**Exercise directions**
Write out each line of the material again, word for word.

# start of Dataset records

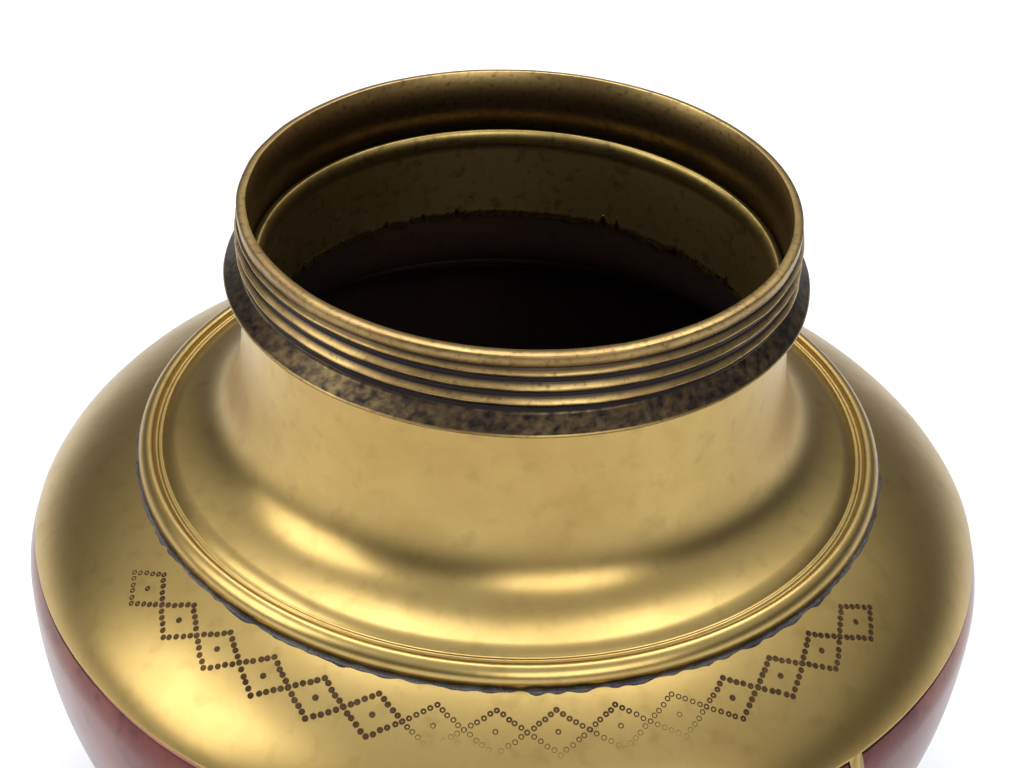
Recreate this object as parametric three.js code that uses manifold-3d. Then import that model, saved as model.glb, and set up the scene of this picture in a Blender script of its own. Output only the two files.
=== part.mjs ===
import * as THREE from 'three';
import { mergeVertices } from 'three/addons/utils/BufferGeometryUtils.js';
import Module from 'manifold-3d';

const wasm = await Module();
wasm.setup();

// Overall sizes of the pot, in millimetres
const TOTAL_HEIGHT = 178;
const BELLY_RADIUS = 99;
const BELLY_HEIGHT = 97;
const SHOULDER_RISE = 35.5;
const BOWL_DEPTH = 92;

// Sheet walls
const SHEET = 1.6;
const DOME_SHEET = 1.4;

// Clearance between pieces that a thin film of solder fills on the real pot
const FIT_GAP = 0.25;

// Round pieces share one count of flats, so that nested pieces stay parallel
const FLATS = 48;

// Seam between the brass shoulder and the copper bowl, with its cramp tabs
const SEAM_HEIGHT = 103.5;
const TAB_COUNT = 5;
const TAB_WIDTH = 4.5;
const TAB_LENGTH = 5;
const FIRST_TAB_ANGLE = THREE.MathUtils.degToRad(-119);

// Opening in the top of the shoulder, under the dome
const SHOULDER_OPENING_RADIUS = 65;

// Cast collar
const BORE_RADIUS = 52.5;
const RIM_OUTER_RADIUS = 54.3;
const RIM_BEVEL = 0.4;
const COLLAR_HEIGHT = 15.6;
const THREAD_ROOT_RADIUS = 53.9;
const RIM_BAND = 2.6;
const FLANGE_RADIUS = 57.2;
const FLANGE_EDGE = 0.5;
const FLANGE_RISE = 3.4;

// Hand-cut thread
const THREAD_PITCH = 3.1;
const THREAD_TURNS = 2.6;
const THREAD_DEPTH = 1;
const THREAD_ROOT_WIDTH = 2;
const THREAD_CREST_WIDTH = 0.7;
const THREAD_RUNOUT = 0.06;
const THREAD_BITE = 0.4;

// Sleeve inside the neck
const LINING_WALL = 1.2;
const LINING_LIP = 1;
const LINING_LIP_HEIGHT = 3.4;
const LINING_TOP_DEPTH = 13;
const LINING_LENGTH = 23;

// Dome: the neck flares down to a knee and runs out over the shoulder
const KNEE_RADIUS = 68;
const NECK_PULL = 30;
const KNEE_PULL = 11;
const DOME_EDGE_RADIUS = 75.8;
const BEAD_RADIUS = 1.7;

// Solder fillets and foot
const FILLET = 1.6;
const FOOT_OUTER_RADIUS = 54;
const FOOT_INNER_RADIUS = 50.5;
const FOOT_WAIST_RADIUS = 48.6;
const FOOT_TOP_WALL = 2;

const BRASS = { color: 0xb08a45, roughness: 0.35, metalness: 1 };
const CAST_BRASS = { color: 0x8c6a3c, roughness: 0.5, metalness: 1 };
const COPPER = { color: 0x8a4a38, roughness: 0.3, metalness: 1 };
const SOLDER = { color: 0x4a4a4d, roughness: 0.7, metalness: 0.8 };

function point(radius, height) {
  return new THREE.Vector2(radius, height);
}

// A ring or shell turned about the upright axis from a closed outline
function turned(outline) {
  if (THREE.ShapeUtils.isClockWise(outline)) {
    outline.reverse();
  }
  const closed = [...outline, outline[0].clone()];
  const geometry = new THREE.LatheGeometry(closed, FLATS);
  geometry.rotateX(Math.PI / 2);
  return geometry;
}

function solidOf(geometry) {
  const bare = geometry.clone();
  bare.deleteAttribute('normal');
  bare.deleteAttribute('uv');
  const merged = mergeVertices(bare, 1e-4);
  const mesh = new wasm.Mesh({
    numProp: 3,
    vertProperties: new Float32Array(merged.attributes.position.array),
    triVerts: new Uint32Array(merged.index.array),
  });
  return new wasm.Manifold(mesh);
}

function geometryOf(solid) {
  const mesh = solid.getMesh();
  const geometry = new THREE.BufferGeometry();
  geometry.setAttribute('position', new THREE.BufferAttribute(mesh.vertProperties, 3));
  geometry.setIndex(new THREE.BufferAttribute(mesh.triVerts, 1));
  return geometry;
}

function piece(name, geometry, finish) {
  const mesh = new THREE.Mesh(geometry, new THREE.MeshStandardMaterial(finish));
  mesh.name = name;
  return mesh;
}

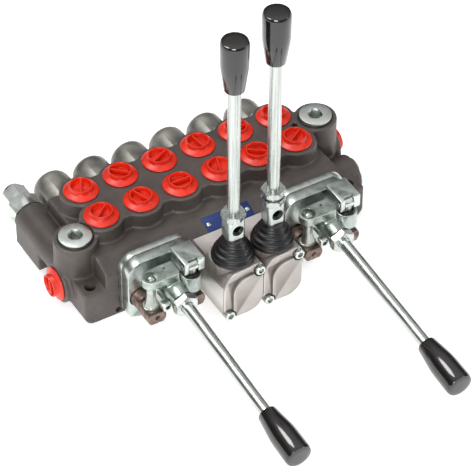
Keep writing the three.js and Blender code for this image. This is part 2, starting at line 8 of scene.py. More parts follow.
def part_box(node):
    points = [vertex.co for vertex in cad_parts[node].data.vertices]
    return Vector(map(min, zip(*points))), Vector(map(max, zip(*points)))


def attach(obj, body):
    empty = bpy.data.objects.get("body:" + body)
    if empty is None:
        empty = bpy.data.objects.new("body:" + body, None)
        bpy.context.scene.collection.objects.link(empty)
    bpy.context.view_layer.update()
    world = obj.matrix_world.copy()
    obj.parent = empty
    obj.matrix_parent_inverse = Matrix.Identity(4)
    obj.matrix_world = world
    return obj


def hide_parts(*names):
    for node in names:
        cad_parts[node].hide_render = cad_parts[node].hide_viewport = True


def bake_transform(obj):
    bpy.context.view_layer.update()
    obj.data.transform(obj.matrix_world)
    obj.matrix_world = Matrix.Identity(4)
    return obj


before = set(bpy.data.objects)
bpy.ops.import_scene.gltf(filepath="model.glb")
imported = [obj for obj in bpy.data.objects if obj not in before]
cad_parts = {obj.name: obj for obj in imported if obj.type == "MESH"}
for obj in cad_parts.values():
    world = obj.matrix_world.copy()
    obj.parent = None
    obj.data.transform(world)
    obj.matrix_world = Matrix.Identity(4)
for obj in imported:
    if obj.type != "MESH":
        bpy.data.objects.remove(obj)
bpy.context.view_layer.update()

# end of Dataset records

**Response to the task**
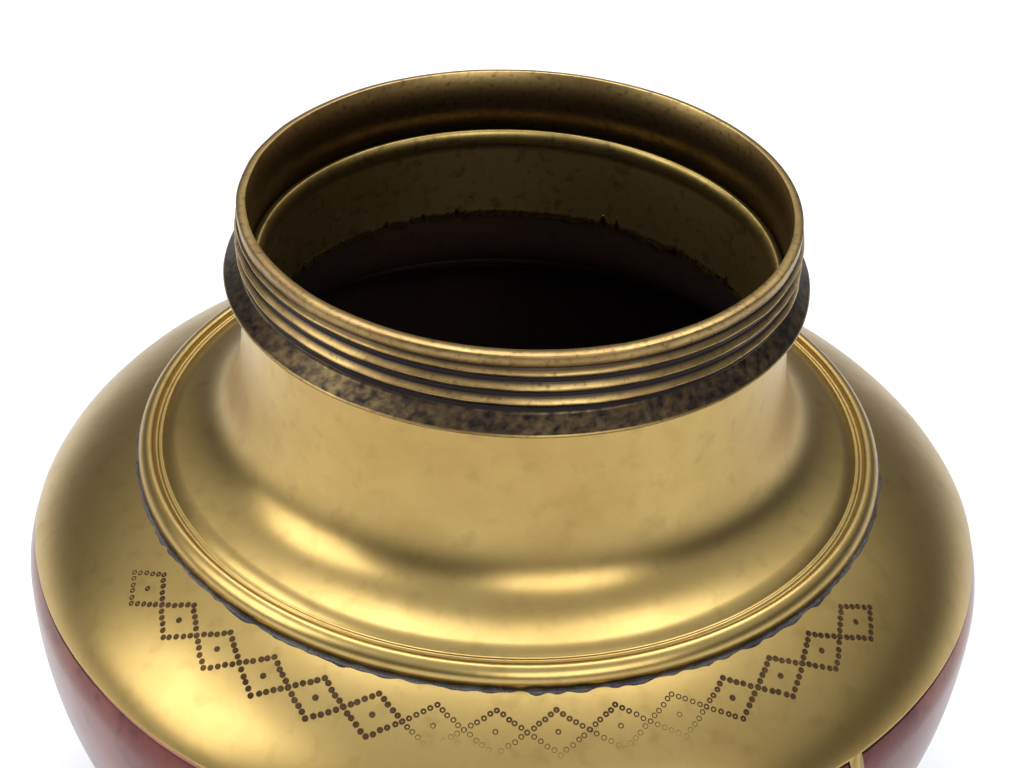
Recreate this object as parametric three.js code that uses manifold-3d. Then import that model, saved as model.glb, and set up the scene of this picture in a Blender script of its own. Output only the two files.
=== part.mjs ===
import * as THREE from 'three';
import { mergeVertices } from 'three/addons/utils/BufferGeometryUtils.js';
import Module from 'manifold-3d';

const wasm = await Module();
wasm.setup();

// Overall sizes of the pot, in millimetres
const TOTAL_HEIGHT = 178;
const BELLY_RADIUS = 99;
const BELLY_HEIGHT = 97;
const SHOULDER_RISE = 35.5;
const BOWL_DEPTH = 92;

// Sheet walls
const SHEET = 1.6;
const DOME_SHEET = 1.4;

// Clearance between pieces that a thin film of solder fills on the real pot
const FIT_GAP = 0.25;

// Round pieces share one count of flats, so that nested pieces stay parallel
const FLATS = 48;

// Seam between the brass shoulder and the copper bowl, with its cramp tabs
const SEAM_HEIGHT = 103.5;
const TAB_COUNT = 5;
const TAB_WIDTH = 4.5;
const TAB_LENGTH = 5;
const FIRST_TAB_ANGLE = THREE.MathUtils.degToRad(-119);

// Opening in the top of the shoulder, under the dome
const SHOULDER_OPENING_RADIUS = 65;

// Cast collar
const BORE_RADIUS = 52.5;
const RIM_OUTER_RADIUS = 54.3;
const RIM_BEVEL = 0.4;
const COLLAR_HEIGHT = 15.6;
const THREAD_ROOT_RADIUS = 53.9;
const RIM_BAND = 2.6;
const FLANGE_RADIUS = 57.2;
const FLANGE_EDGE = 0.5;
const FLANGE_RISE = 3.4;

// Hand-cut thread
const THREAD_PITCH = 3.1;
const THREAD_TURNS = 2.6;
const THREAD_DEPTH = 1;
const THREAD_ROOT_WIDTH = 2;
const THREAD_CREST_WIDTH = 0.7;
const THREAD_RUNOUT = 0.06;
const THREAD_BITE = 0.4;

// Sleeve inside the neck
const LINING_WALL = 1.2;
const LINING_LIP = 1;
const LINING_LIP_HEIGHT = 3.4;
const LINING_TOP_DEPTH = 13;
const LINING_LENGTH = 23;

// Dome: the neck flares down to a knee and runs out over the shoulder
const KNEE_RADIUS = 68;
const NECK_PULL = 30;
const KNEE_PULL = 11;
const DOME_EDGE_RADIUS = 75.8;
const BEAD_RADIUS = 1.7;

// Solder fillets and foot
const FILLET = 1.6;
const FOOT_OUTER_RADIUS = 54;
const FOOT_INNER_RADIUS = 50.5;
const FOOT_WAIST_RADIUS = 48.6;
const FOOT_TOP_WALL = 2;

const BRASS = { color: 0xb08a45, roughness: 0.35, metalness: 1 };
const CAST_BRASS = { color: 0x8c6a3c, roughness: 0.5, metalness: 1 };
const COPPER = { color: 0x8a4a38, roughness: 0.3, metalness: 1 };
const SOLDER = { color: 0x4a4a4d, roughness: 0.7, metalness: 0.8 };

function point(radius, height) {
  return new THREE.Vector2(radius, height);
}

// A ring or shell turned about the upright axis from a closed outline
function turned(outline) {
  if (THREE.ShapeUtils.isClockWise(outline)) {
    outline.reverse();
  }
  const closed = [...outline, outline[0].clone()];
  const geometry = new THREE.LatheGeometry(closed, FLATS);
  geometry.rotateX(Math.PI / 2);
  return geometry;
}

function solidOf(geometry) {
  const bare = geometry.clone();
  bare.deleteAttribute('normal');
  bare.deleteAttribute('uv');
  const merged = mergeVertices(bare, 1e-4);
  const mesh = new wasm.Mesh({
    numProp: 3,
    vertProperties: new Float32Array(merged.attributes.position.array),
    triVerts: new Uint32Array(merged.index.array),
  });
  return new wasm.Manifold(mesh);
}

function geometryOf(solid) {
  const mesh = solid.getMesh();
  const geometry = new THREE.BufferGeometry();
  geometry.setAttribute('position', new THREE.BufferAttribute(mesh.vertProperties, 3));
  geometry.setIndex(new THREE.BufferAttribute(mesh.triVerts, 1));
  return geometry;
}

function piece(name, geometry, finish) {
  const mesh = new THREE.Mesh(geometry, new THREE.MeshStandardMaterial(finish));
  mesh.name = name;
  return mesh;
}

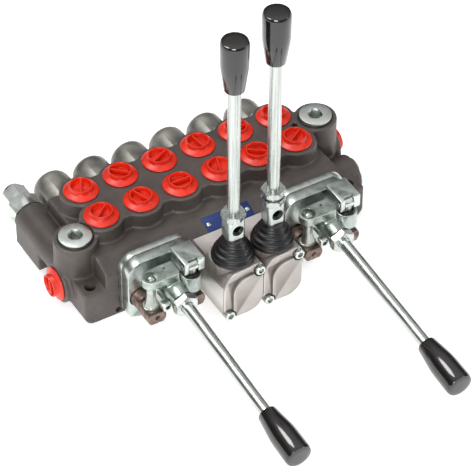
Keep writing the three.js and Blender code for this image. This is part 2, starting at line 8 of scene.py. More parts follow.
def part_box(node):
    points = [vertex.co for vertex in cad_parts[node].data.vertices]
    return Vector(map(min, zip(*points))), Vector(map(max, zip(*points)))


def attach(obj, body):
    empty = bpy.data.objects.get("body:" + body)
    if empty is None:
        empty = bpy.data.objects.new("body:" + body, None)
        bpy.context.scene.collection.objects.link(empty)
    bpy.context.view_layer.update()
    world = obj.matrix_world.copy()
    obj.parent = empty
    obj.matrix_parent_inverse = Matrix.Identity(4)
    obj.matrix_world = world
    return obj


def hide_parts(*names):
    for node in names:
        cad_parts[node].hide_render = cad_parts[node].hide_viewport = True


def bake_transform(obj):
    bpy.context.view_layer.update()
    obj.data.transform(obj.matrix_world)
    obj.matrix_world = Matrix.Identity(4)
    return obj


before = set(bpy.data.objects)
bpy.ops.import_scene.gltf(filepath="model.glb")
imported = [obj for obj in bpy.data.objects if obj not in before]
cad_parts = {obj.name: obj for obj in imported if obj.type == "MESH"}
for obj in cad_parts.values():
    world = obj.matrix_world.copy()
    obj.parent = None
    obj.data.transform(world)
    obj.matrix_world = Matrix.Identity(4)
for obj in imported:
    if obj.type != "MESH":
        bpy.data.objects.remove(obj)
bpy.context.view_layer.update()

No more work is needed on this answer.